*WHAT THE TASK REQUIRES:*
Extract the listing below in full, unchanged.

*DATA SEGMENT:*

= = = =

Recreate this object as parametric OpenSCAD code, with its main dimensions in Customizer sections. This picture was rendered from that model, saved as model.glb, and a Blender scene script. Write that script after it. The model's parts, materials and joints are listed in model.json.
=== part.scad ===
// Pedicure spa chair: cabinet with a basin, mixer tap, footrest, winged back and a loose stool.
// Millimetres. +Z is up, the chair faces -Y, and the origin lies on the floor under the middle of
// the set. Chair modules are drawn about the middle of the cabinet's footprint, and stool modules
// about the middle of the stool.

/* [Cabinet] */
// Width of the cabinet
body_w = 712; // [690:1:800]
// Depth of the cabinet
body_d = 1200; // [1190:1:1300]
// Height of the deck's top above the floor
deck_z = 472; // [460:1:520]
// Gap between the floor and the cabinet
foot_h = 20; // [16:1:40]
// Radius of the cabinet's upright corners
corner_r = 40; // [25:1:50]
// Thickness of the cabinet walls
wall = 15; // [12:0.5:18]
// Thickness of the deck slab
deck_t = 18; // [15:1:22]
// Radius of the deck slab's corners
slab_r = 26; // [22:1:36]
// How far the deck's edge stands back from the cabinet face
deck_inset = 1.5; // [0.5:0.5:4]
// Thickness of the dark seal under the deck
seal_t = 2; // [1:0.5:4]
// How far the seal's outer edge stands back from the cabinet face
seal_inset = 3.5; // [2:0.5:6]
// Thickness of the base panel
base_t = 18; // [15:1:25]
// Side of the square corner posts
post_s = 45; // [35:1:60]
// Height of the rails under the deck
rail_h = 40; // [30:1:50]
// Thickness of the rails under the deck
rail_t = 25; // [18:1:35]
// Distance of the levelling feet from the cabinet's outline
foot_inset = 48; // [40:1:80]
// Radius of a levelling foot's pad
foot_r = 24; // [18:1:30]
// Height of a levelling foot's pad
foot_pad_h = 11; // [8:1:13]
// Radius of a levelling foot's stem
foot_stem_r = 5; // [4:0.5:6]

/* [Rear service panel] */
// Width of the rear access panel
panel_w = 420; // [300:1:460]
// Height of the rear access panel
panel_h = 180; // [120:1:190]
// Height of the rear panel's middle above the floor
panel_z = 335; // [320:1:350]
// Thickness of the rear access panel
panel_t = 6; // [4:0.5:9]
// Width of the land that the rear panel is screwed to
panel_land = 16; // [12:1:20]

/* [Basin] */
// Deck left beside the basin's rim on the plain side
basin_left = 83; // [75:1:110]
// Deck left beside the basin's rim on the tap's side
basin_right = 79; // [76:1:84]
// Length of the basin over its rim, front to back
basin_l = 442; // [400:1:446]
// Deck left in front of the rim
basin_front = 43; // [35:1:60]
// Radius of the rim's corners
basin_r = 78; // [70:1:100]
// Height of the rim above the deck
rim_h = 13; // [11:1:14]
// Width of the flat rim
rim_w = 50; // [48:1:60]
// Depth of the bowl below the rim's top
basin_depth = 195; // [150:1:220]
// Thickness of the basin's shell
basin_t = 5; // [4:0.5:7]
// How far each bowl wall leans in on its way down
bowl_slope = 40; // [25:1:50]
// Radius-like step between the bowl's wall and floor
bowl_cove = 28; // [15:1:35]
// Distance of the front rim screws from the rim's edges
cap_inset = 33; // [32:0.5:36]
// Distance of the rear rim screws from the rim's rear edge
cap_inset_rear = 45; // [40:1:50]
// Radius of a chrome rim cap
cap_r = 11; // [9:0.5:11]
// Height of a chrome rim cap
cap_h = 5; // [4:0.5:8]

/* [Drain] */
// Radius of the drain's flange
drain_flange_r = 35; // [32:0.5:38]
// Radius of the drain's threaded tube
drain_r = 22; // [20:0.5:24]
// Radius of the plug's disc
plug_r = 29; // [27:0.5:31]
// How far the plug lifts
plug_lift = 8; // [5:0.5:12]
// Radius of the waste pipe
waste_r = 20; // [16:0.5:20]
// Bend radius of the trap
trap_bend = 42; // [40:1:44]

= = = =

*RESULT OF THIS EXERCISE:*
Recreate this object as parametric OpenSCAD code, with its main dimensions in Customizer sections. This picture was rendered from that model, saved as model.glb, and a Blender scene script. Write that script after it. The model's parts, materials and joints are listed in model.json.
=== part.scad ===
// Pedicure spa chair: cabinet with a basin, mixer tap, footrest, winged back and a loose stool.
// Millimetres. +Z is up, the chair faces -Y, and the origin lies on the floor under the middle of
// the set. Chair modules are drawn about the middle of the cabinet's footprint, and stool modules
// about the middle of the stool.

/* [Cabinet] */
// Width of the cabinet
body_w = 712; // [690:1:800]
// Depth of the cabinet
body_d = 1200; // [1190:1:1300]
// Height of the deck's top above the floor
deck_z = 472; // [460:1:520]
// Gap between the floor and the cabinet
foot_h = 20; // [16:1:40]
// Radius of the cabinet's upright corners
corner_r = 40; // [25:1:50]
// Thickness of the cabinet walls
wall = 15; // [12:0.5:18]
// Thickness of the deck slab
deck_t = 18; // [15:1:22]
// Radius of the deck slab's corners
slab_r = 26; // [22:1:36]
// How far the deck's edge stands back from the cabinet face
deck_inset = 1.5; // [0.5:0.5:4]
// Thickness of the dark seal under the deck
seal_t = 2; // [1:0.5:4]
// How far the seal's outer edge stands back from the cabinet face
seal_inset = 3.5; // [2:0.5:6]
// Thickness of the base panel
base_t = 18; // [15:1:25]
// Side of the square corner posts
post_s = 45; // [35:1:60]
// Height of the rails under the deck
rail_h = 40; // [30:1:50]
// Thickness of the rails under the deck
rail_t = 25; // [18:1:35]
// Distance of the levelling feet from the cabinet's outline
foot_inset = 48; // [40:1:80]
// Radius of a levelling foot's pad
foot_r = 24; // [18:1:30]
// Height of a levelling foot's pad
foot_pad_h = 11; // [8:1:13]
// Radius of a levelling foot's stem
foot_stem_r = 5; // [4:0.5:6]

/* [Rear service panel] */
// Width of the rear access panel
panel_w = 420; // [300:1:460]
// Height of the rear access panel
panel_h = 180; // [120:1:190]
// Height of the rear panel's middle above the floor
panel_z = 335; // [320:1:350]
// Thickness of the rear access panel
panel_t = 6; // [4:0.5:9]
// Width of the land that the rear panel is screwed to
panel_land = 16; // [12:1:20]

/* [Basin] */
// Deck left beside the basin's rim on the plain side
basin_left = 83; // [75:1:110]
// Deck left beside the basin's rim on the tap's side
basin_right = 79; // [76:1:84]
// Length of the basin over its rim, front to back
basin_l = 442; // [400:1:446]
// Deck left in front of the rim
basin_front = 43; // [35:1:60]
// Radius of the rim's corners
basin_r = 78; // [70:1:100]
// Height of the rim above the deck
rim_h = 13; // [11:1:14]
// Width of the flat rim
rim_w = 50; // [48:1:60]
// Depth of the bowl below the rim's top
basin_depth = 195; // [150:1:220]
// Thickness of the basin's shell
basin_t = 5; // [4:0.5:7]
// How far each bowl wall leans in on its way down
bowl_slope = 40; // [25:1:50]
// Radius-like step between the bowl's wall and floor
bowl_cove = 28; // [15:1:35]
// Distance of the front rim screws from the rim's edges
cap_inset = 33; // [32:0.5:36]
// Distance of the rear rim screws from the rim's rear edge
cap_inset_rear = 45; // [40:1:50]
// Radius of a chrome rim cap
cap_r = 11; // [9:0.5:11]
// Height of a chrome rim cap
cap_h = 5; // [4:0.5:8]

/* [Drain] */
// Radius of the drain's flange
drain_flange_r = 35; // [32:0.5:38]
// Radius of the drain's threaded tube
drain_r = 22; // [20:0.5:24]
// Radius of the plug's disc
plug_r = 29; // [27:0.5:31]
// How far the plug lifts
plug_lift = 8; // [5:0.5:12]
// Radius of the waste pipe
waste_r = 20; // [16:0.5:20]
// Bend radius of the trap
trap_bend = 42; // [40:1:44]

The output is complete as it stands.